The new Brief and guidance overrides any prior VAT rulings provided by HMRC, so all businesses will be required to comply with the new position from 1 April 2022. The challenge facing businesses now will be in determining whether there is a sufficient link between additional fees charged and the underlying supply.
HM Treasury publishes summary of responses to its review of the UK funds regime
As mentioned in our January 2021 UK Tax Round Up, HM Treasury launched a consultation in January 2021 into possible regulatory and tax reforms of the UK private funds regime with a view to increasing the attractiveness of the UK as a location for investment funds and preventing (or slowing down) the movement of such funds to jurisdictions such as Luxembourg and the Channel Islands. This is part of a wider review and reform of the UK funds environment, including the new qualifying asset holding company (QAHC) regime which will come into force from 1 April.
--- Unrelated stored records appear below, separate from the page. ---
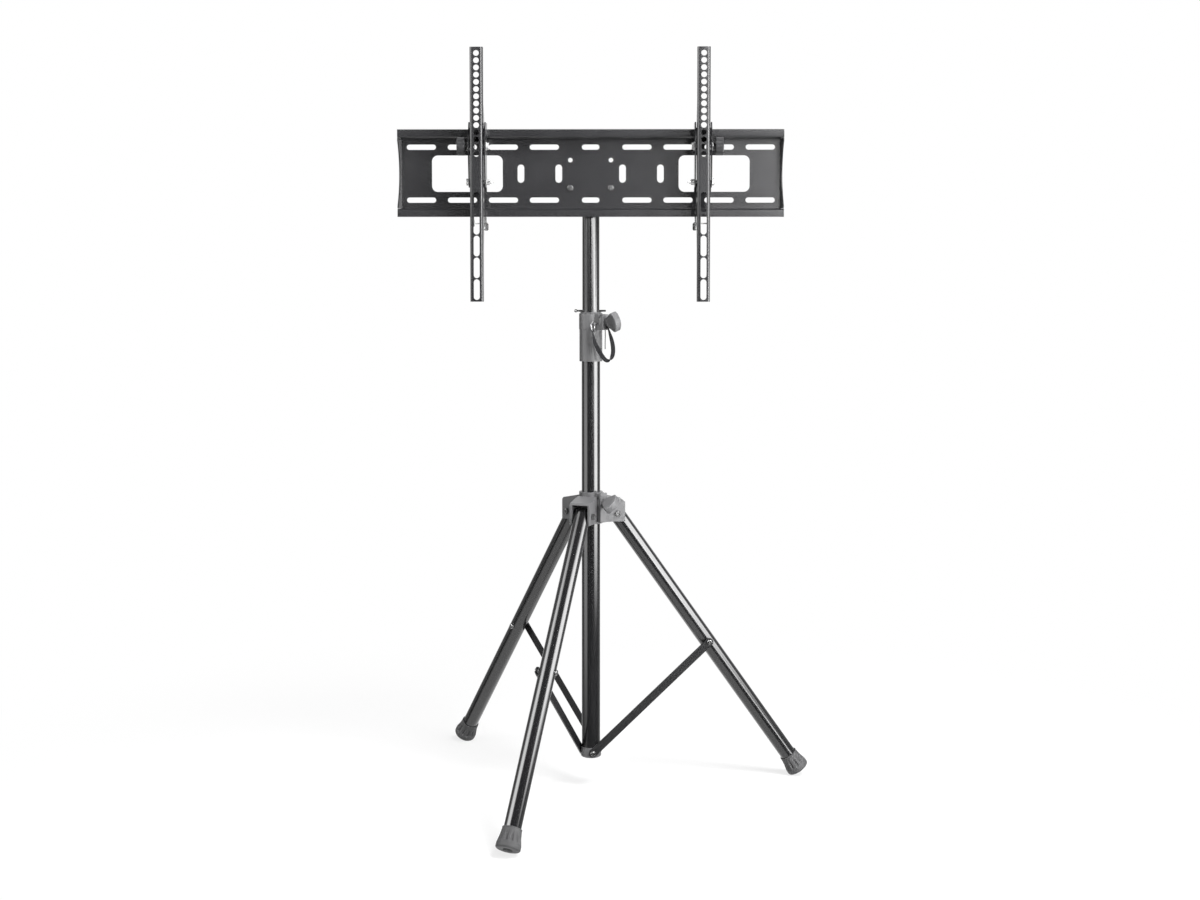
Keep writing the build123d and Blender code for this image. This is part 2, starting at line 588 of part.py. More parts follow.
def plate_screw():
    """Pan-head screw through the plate and the head bracket, pointing back."""
    front = -WEB_FRONT
    head = rod(5.2, (0, front - 3, 0), (0, front, 0))
    head = fillet(head.faces().sort_by(Axis.Y)[0].edges(), 1.2)
    socket = Pos(0, front - 3, 0) * Rot(90, 0, 0) * extrude(RegularPolygon(2.2, 6), 1.6, both=True)
    return head + rod(PLATE_SCREW_R, (0, front, 0), (0, -BRACKET_BACK + 6, 0)) - socket


def plate_nut():
    return Pos(0, -BRACKET_BACK, 0) * Rot(-90, 0, 0) * hex_nut(10.0, 4.0, PLATE_SCREW_R)


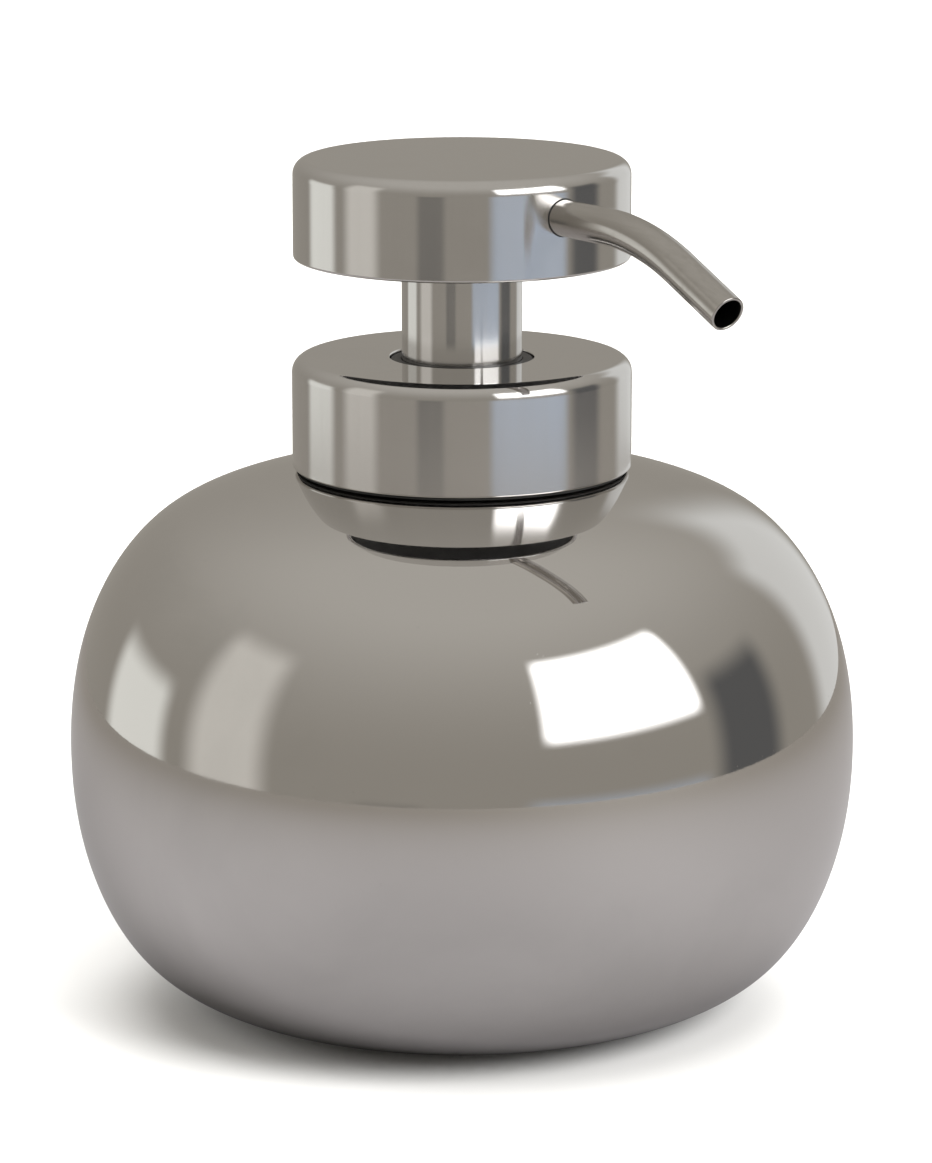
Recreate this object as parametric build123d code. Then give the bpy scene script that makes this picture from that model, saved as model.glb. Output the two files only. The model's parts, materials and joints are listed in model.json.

On 10 February 2022, HM Treasury published its summary of responses and next steps to the consultation. The document is extremely wide ranging. In relation to private investment funds, some of the key tax points arising from the consultation include:
- A consultation will be launched regarding VAT aspects of fund arrangements, including the VAT treatment of fund management fees and, in particular, whether such fees should become zero rated.
- An indication that the government will look to further simplify the process by which partners in a UK limited partnership may avail themselves of an exemption from the requirement to obtain a UK taxpayer number (a UTR).
- A suggestion that, notwithstanding the complexity of the direct taxation of UK private fund limited partnerships and the potential application of stamp duty and other UK transfer taxes to them, the government generally considers the current UK tax regime to be fit for purpose.
Developments on the VAT treatment of investment management and advisory fees will be of particular interest in this area.